• **Aim**
Set down exactly the lines in the records below that run from the line with "makeSections();" to the line with "obj.parent = None", inclusive, and nothing more.

(CAD and scene scripts)
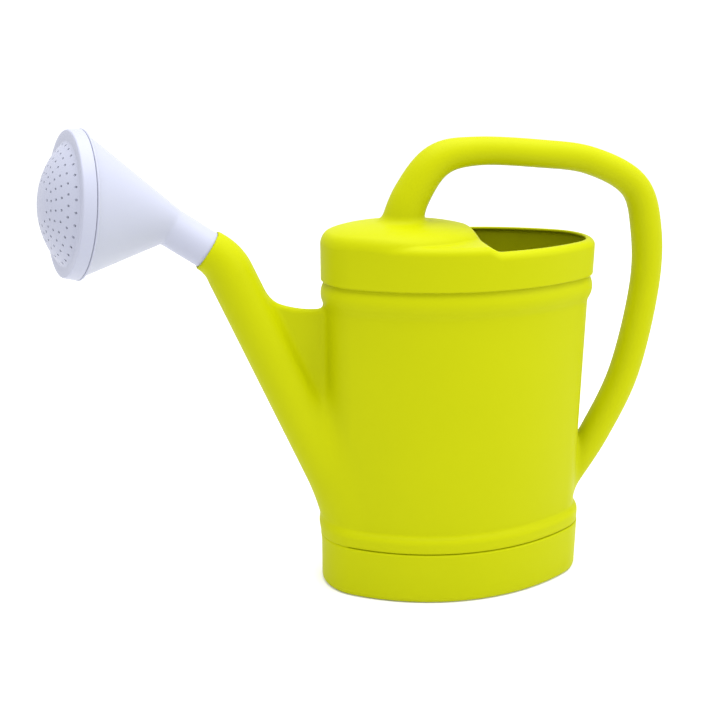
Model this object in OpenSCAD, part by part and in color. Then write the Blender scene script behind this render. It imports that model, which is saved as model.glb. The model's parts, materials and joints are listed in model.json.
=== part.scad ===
// Watering can with an oval tank, a loop handle and a push-on rose.
// +X points to the back (the handle), -X to the spout, +Z up.
// The origin is the centre of the tank's flat bottom.

/* [Tank] */
// Half of the length of the plain wall, outside
tank_half_length = 125; // [90:1:170]
// Half of the width of the plain wall, outside
tank_half_width = 64.5; // [56:0.5:85]
// Radius of the tank's rounded ends
tank_end_radius = 40; // [35:1:48]
// Thickness of the can's moulded wall
wall = 2.5; // [1.5:0.1:4]
// Height of the base band
base_height = 50.7; // [30:0.1:60]
// How far the base band stands out from the plain wall
base_out = 5; // [3:0.5:8]
// Height of the lower half-round rib
low_rib_height = 17.3; // [10:0.1:24]
// How far the lower rib stands out
low_rib_out = 4.6; // [2:0.1:6]
// Height at which the plain wall ends and the upper rib starts
plain_top = 279; // [240:1:340]
// Height of the upper half-round rib
high_rib_height = 22; // [12:0.5:26]
// How far the upper rib stands out
high_rib_out = 3.6; // [2:0.1:6]

/* [Mouth and cover] */
// Width of the groove above the upper rib
groove = 1.6; // [1:0.1:3]
// How far the top band stands out
band_out = 3.3; // [2:0.1:6]
// Height of the straight part of the top band
band_height = 26; // [16:1:40]
// Radius of the mouth's rolled lip
lip_radius = 7; // [4:0.5:9]
// Width of the lip, from the band's face to the cut edge of the mouth
lip_width = 8.7; // [8:0.1:12]
// How much higher the cover's shoulder is than the lip
cover_step = 4.5; // [2:0.5:10]
// Radius of the cover's shoulder
shoulder_radius = 6.5; // [4:0.5:9]
// Distance of the cover's free edge behind the middle of the tank
cover_edge = 13; // [0:1:30]
// Distance of the dome's middle in front of the middle of the tank
dome_forward = 50; // [45:1:55]
// Radius of the dome where it leaves the flat of the cover
dome_radius = 50; // [40:0.5:51]
// Height of the dome above the flat of the cover
dome_height = 17.5; // [10:0.5:24]

/* [Handle] */
// Thickness of the grip
grip_diameter = 25; // [20:0.5:30]
// Thickness of the handle where it comes down to the tank
handle_low_diameter = 29; // [22:0.5:34]
// Thickness of the handle's foot on the cover
handle_foot_diameter = 38; // [30:1:46]
// Height of the grip's middle line above the mouth
grip_rise = 79; // [60:1:110]
// Distance of the handle's middle line behind the tank's plain wall
handle_reach = 63; // [45:1:90]
// Height at which the handle's middle line meets the tank
handle_low = 96; // [80:1:140]

/* [Spout] */
// Height of the spout's middle line where it leaves the tank
spout_low = 122; // [110:1:150]
// Slope of the spout's straight part
spout_slope = 66.3; // [55:0.1:72]
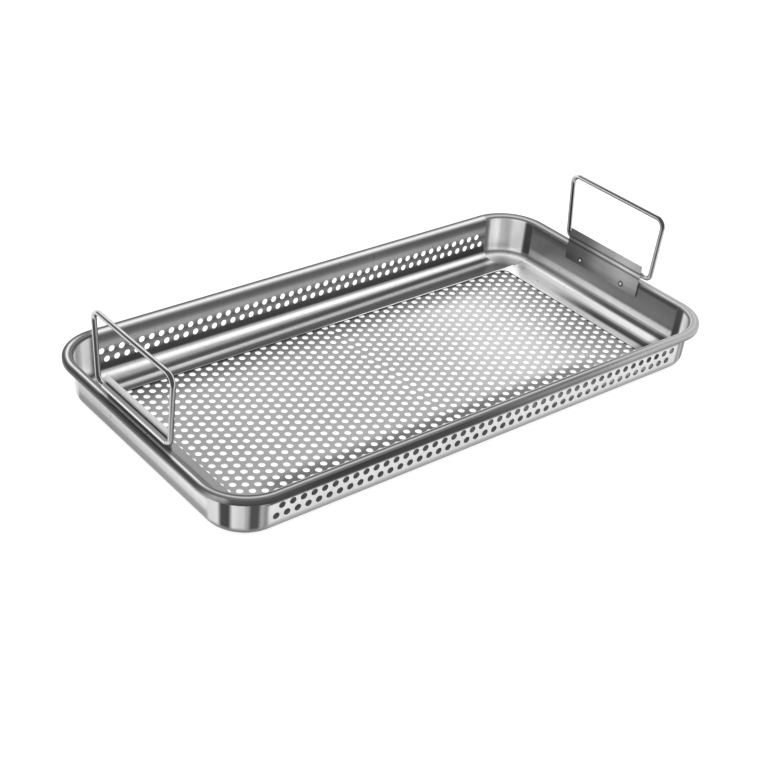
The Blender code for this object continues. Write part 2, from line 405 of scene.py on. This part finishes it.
def make_floor(sheet_finish, edge_finish):
    """Join the columns of holes, then draw the plain border outwards, down and back under."""
    sheet = hole_columns(hole_cell(sheet_finish, edge_finish), end_cell(sheet_finish))
    sheet.name = "punched_floor"
    sheet.data.name = "punched_floor"
    bpy.ops.object.mode_set(mode="EDIT")
    bpy.ops.mesh.select_mode(type="VERT")
    bpy.ops.mesh.select_all(action="SELECT")
    bpy.ops.mesh.remove_doubles(threshold=0.00002)
    bpy.ops.object.mode_set(mode="OBJECT")
    field_x = FIELD_COLUMNS / 2 * ROW_SPACING
    field_y = FIELD_ROWS / 2 * PITCH

    def on_border(edge):
        ends = edge_ends(sheet, edge)
        on_end = min(abs(end.x) for end in ends) > field_x - 0.00005
        on_side = min(abs(end.y) for end in ends) > field_y - 0.00005
        return (on_end or on_side) and min(end.z for end in ends) > SHEET / 2

    edit_selected(sheet, "EDGE", sheet.data.edges, on_border)
    wider = (SHEET_X / field_x, SHEET_Y / field_y)
    bpy.ops.mesh.extrude_edges_move(TRANSFORM_OT_translate={"value": (0, 0, 0)})
    bpy.ops.transform.resize(value=(wider[0], wider[1], 1))
    bpy.ops.mesh.extrude_edges_move(TRANSFORM_OT_translate={"value": (0, 0, -SHEET)})
    bpy.ops.mesh.extrude_edges_move(TRANSFORM_OT_translate={"value": (0, 0, 0)})
    bpy.ops.transform.resize(value=(1 / wider[0], 1 / wider[1], 1))
    bpy.ops.mesh.select_all(action="SELECT")
    bpy.ops.mesh.remove_doubles(threshold=0.00002)
    bpy.ops.mesh.normals_make_consistent(inside=False)
    bpy.ops.object.mode_set(mode="OBJECT")
    shade(sheet, 60)
    return sheet


def wall_x(height):
    """The end wall's inner side at a height."""
    slope = WALL_DRAFT / (WALL_TOP - WALL_FOOT)
    return HALF_LENGTH - WALL_TOP_INSET - (WALL_TOP - height) * slope


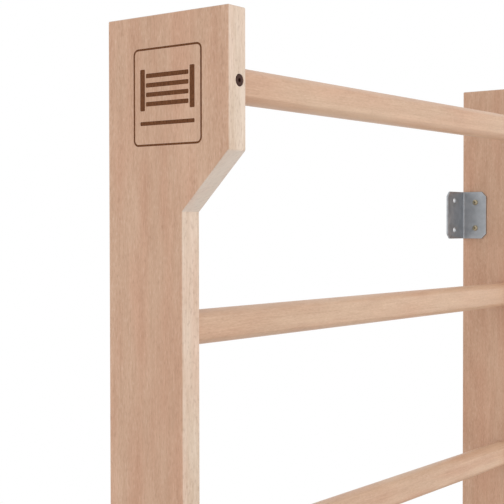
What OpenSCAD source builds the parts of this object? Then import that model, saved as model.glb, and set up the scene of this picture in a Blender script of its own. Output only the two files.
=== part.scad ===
// Wall bars: two beech uprights with a forward-stepped head, eight flatted round rungs,
// lock bolts, tenon screws and six steel wall brackets.
// X runs along the rungs, -Y is the climber's side, +Y is the wall, the floor is Z = 0.

/* [Frame] */
// Width over both uprights
overall_w = 900; // [700:10:1100]
// Height over the uprights
overall_h = 2300; // [2260:10:2400]
// Thickness of each upright
board_t = 30; // [28:1:36]
// Depth of an upright below the head
body_d = 110; // [105:1:120]
// Depth of the stepped-forward head
head_d = 175; // [165:1:190]
// Height of the straight front edge of the head
head_h = 152; // [130:1:180]
// Chamfer that breaks the long edges
edge_break = 1.5; // [0.5:0.5:2.5]

/* [Rungs] */
// Height from one rung to the next
rung_pitch = 270; // [250:5:275]
// Height of a rung, the diameter of the round it is turned to
rung_d = 40; // [38:1:44]
// Thickness of a rung over its two flats
rung_flat = 32; // [30:1:36]
// Distance from the top of the uprights to the middle of the top rung
top_rung_drop = 78; // [70:1:90]
// Distance from the front edge to the middle of a rung
rung_setback = 35; // [32:1:40]
// Diameter of the round tenon on each rung end
tenon_d = 28; // [24:1:28]
// Length of a tenon
tenon_l = 20; // [18:1:22]

/* [Fasteners] */
// Diameter of the flat head of a lock bolt
bolt_head_d = 13; // [12:1:16]
// Thickness of the flat head of a lock bolt
bolt_head_t = 3; // [2.5:0.5:4]
// Thread diameter of a lock bolt
bolt_d = 6; // [5:1:8]
// Distance from the inner face of the upright to the lock bolts and tenon screws
bolt_inset = 11; // [10:1:12]
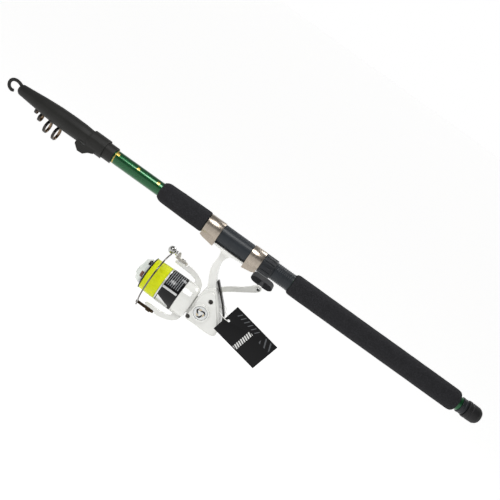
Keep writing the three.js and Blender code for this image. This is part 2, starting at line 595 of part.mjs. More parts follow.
// ---------- spool, line and drag ----------
function makeSpool() {
  const g = new THREE.Group();
  g.position.z = -SPOOL_DROP;
  root.add(g);
  const k = SKIRT;
  const spool = turned([[LIP.front, 13.4], [LIP.front, LIP.r - 0.4], [LIP.front + 0.8, LIP.r],
    [LINE.front - GAP, LIP.r - 0.6], [LINE.front - GAP, LINE.core - GAP], [LINE.rear + GAP, LINE.core - GAP],
    [LINE.rear + GAP, k.outer - 0.5], [k.front, k.outer], [k.rear, k.outer], [k.rear, k.inner],
    [k.front + 2, k.inner], [k.front + 2, SPOOL_BORE], [-57, SPOOL_BORE], [-57, 13.4],
    [LIP.front, 13.4]]);
  add(g, 'spool', spool, FINISH.plastic);
  add(g, 'line_winding', turned([[LINE.front, LINE.core], [LINE.front, LINE.frontR],
    [LINE.rear, LINE.rearR], [LINE.rear, LINE.core], [LINE.front, LINE.core]]), FINISH.line);
  add(g, 'drag_washers', ring(-61.6, -57.4, SHAFT_R + GAP, 12.6, 24), FINISH.brass);
  makeDragKnob(g);
}

function makeDragKnob(g) {
  // A cap with a dished face, and a bar across the dish for the fingers.
  const d = DRAG;
  const floor = d.front + 4.6;
  const bore = d.front + 7;
  const cap = turned([[d.rear, SPOOL_BORE], [d.rear, d.r - 0.6], [d.rear - 2.6, d.r],
    [d.front + 3, d.r - 2.6], [d.front + 1.6, d.r - 4.4], [floor, d.r - 6.2], [floor, 0],
    [bore, 0], [bore, SPOOL_BORE], [d.rear, SPOOL_BORE]]);
  const plan = smooth([[-11.8, -3.4], [11.8, -3.4], [12.8, 0], [11.8, 3.4], [-11.8, 3.4],
    [-12.8, 0]], 20);
  add(g, 'drag_knob', join(cap, lengthways(plan, d.front, d.front + 6)), FINISH.clear);
}

// ---------- crank ----------
function makeCrank() {
  const { armY, armThick } = CRANK;
  const outline = smooth([[10.4, -92], [12, -87.4], [14.4, -77], [24, -66.6], [39, -55.6],
    [53.6, -42.2], [58.6, -42.8], [59.8, -47.6], [45, -60], [30.4, -70.6], [20.6, -80],
    [20, -88], [19.4, -94.4], [13.6, -95.8]], 48);
  const arm = sideways(outline, armY, armY + armThick);
  const collar = ringY(GEAR.x, GEAR.drop, BODY.right + 5, armY + 0.5, CRANK_SHAFT_R + GAP, 4.6);
  const bolt = rodY(GEAR.x, GEAR.drop, armY + armThick - 0.4, armY + armThick + 2.4, 4.2);
  const pinWay = rodY(CRANK.x, CRANK.drop, armY - 1, armY + armThick + 1, KNOB.bore, 12);
  add(root, 'crank_arm', cut(join(arm, collar, bolt), pinWay), FINISH.white);
  const pin = rodY(CRANK.x, CRANK.drop, armY - 0.6, KNOB.far - 4, KNOB_PIN_R, 12);
  const rivet = rodY(CRANK.x, CRANK.drop, armY - 1.4, armY - GAP, KNOB_PIN_R + 1.1);
  add(root, 'knob_pin', join(pin, rivet), FINISH.steel);
}

function makeKnob() {
  // A flat paddle with two lobes on each face, on a round neck.
  const k = KNOB;
  const end = k.length / 2;
  const lobe = k.thick / 2;
  const waist = lobe - 0.3;
  const tip = lobe - 1;
  const outline = smooth([[-end, 0], [-end + 3, -tip], [-6, -lobe], [0, -waist], [6, -lobe],
    [end - 3, -tip], [end, 0], [end - 3, tip], [6, lobe], [0, waist], [-6, lobe],
    [-end + 3, tip]], 36);
  const paddle = sideways(outline, k.near, k.far).translate(CRANK.x, 0, -CRANK.drop);
  const neck = rodY(CRANK.x, CRANK.drop, k.neckNear, k.near + 1, k.neckR);
  const bore = rodY(CRANK.x, CRANK.drop, k.neckNear - 2, k.far - 3.5, k.bore, 12);
  add(root, 'knob', cut(join(paddle, neck), bore), FINISH.rubber);
}

// ---------- hang tag ----------
function makeTag() {
  const t = TAG;
  const near = t.y - t.thick / 2;
  const card = box(-t.edge, t.length - t.edge, near, near + t.thick, -t.width / 2, t.width / 2);
  const hole = rodY(0, 0, near - 1, near + t.thick + 1, 1.8, 12);
  const g = new THREE.Group();
  g.position.set(t.x, 0, -t.drop);
  g.rotation.y = THREE.MathUtils.degToRad(t.tilt);
  root.add(g);
  add(g, 'hang_tag', cut(card, hole), FINISH.card);
}

function makeTie() {
  // A nylon loop through the tag's hole, over its edge and round the strip behind the gearbox.
  const t = TAG;
  const z = -t.drop;
  const gap = 32.0;              // x where the loop passes in front of the strip
  const outer = [[gap, 0, z], [gap + 0.4, 4.2, z], [gap + 2.8, 5.6, z], [gap + 5.2, 4.4, z],
    [gap + 6, 0, z], [gap + 7, -6, z], [t.x - 0.8, -14, z], [t.x, t.y, z],
    [t.x - 1, t.y - 1.8, z]];
  const inner = [[t.x - 0.6, t.y - 1.6, z], [t.x - 4, t.y - 2.2, z], [t.x - 6.6, t.y - 1, z],
    [gap + 2.6, -17, z], [gap, -10, z], [gap, -3, z], [gap, 0.4, z]];
  const loop = join(tube(outer, TIE_R, 6, 22), tube(inner, TIE_R, 6, 16));
  add(root, 'tag_tie', loop, FINISH.nylon);
}

makeSections();
makeGuides();
makeTipCap();
makeGrips();
makeSeat();
makeHoods();
makeNut();
makeHousing();
makeCover();
makeBodyFittings();
makeLever();
makeGears();
makeShaftParts();
makeRotor();
makeSpool();
makeCrank();
makeKnob();
makeTag();
makeTie();

export default root;
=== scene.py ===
# %% [markdown]
# # A telescopic fishing rod with a spinning reel
# The frame gives every part at its real size and place. This lesson gives each one a finished
# surface and a finish named after its real material. Everything is in metres, but sizes are
# written in millimetres, as on a maker's drawing, and multiplied by MM.

# %% Load the frame
import json
import math
import bmesh
import bpy
import numpy as np
from mathutils import Matrix, Vector


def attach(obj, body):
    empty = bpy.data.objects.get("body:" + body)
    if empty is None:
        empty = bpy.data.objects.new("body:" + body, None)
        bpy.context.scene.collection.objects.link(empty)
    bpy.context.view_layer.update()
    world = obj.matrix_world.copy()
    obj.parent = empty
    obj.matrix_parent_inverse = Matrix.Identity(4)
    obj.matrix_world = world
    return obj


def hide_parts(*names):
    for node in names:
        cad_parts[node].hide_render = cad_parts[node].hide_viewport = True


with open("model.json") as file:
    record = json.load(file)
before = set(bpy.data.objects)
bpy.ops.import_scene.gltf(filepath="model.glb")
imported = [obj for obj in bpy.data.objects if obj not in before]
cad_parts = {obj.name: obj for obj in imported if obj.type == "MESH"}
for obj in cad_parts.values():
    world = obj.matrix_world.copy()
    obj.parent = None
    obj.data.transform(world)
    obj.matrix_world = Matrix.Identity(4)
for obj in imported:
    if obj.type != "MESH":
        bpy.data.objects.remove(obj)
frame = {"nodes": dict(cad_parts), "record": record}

MM = 0.001
scene = bpy.context.scene
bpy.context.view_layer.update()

# %% Places that the pieces share
SPOOL_DROP = 95.5                 # rod axis down to the spool axis
CRANK_AXIS = (15.4, 91.3)         # x and drop of the crank shaft
ROTOR_TURN = math.radians(-26)    # the rotor's turn about the spool axis
BAIL_PIVOT_X = -38.0
TURN_PITCH = 0.7                  # one turn of line beside the next, as drawn
node_body = {n: b for b, nodes in frame["record"]["behaviour"]["bodies"].items() for n in nodes}

# %% [markdown]
# ## The camera
# A long lens about 0.76 m away looks slightly down at the rod. The rod slopes down to the right
# because the camera is rolled, not because the rod is tilted, so the reel hangs square below it.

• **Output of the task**
makeSections();
makeGuides();
makeTipCap();
makeGrips();
makeSeat();
makeHoods();
makeNut();
makeHousing();
makeCover();
makeBodyFittings();
makeLever();
makeGears();
makeShaftParts();
makeRotor();
makeSpool();
makeCrank();
makeKnob();
makeTag();
makeTie();

export default root;
=== scene.py ===
# %% [markdown]
# # A telescopic fishing rod with a spinning reel
# The frame gives every part at its real size and place. This lesson gives each one a finished
# surface and a finish named after its real material. Everything is in metres, but sizes are
# written in millimetres, as on a maker's drawing, and multiplied by MM.

# %% Load the frame
import json
import math
import bmesh
import bpy
import numpy as np
from mathutils import Matrix, Vector


def attach(obj, body):
    empty = bpy.data.objects.get("body:" + body)
    if empty is None:
        empty = bpy.data.objects.new("body:" + body, None)
        bpy.context.scene.collection.objects.link(empty)
    bpy.context.view_layer.update()
    world = obj.matrix_world.copy()
    obj.parent = empty
    obj.matrix_parent_inverse = Matrix.Identity(4)
    obj.matrix_world = world
    return obj


def hide_parts(*names):
    for node in names:
        cad_parts[node].hide_render = cad_parts[node].hide_viewport = True


with open("model.json") as file:
    record = json.load(file)
before = set(bpy.data.objects)
bpy.ops.import_scene.gltf(filepath="model.glb")
imported = [obj for obj in bpy.data.objects if obj not in before]
cad_parts = {obj.name: obj for obj in imported if obj.type == "MESH"}
for obj in cad_parts.values():
    world = obj.matrix_world.copy()
    obj.parent = None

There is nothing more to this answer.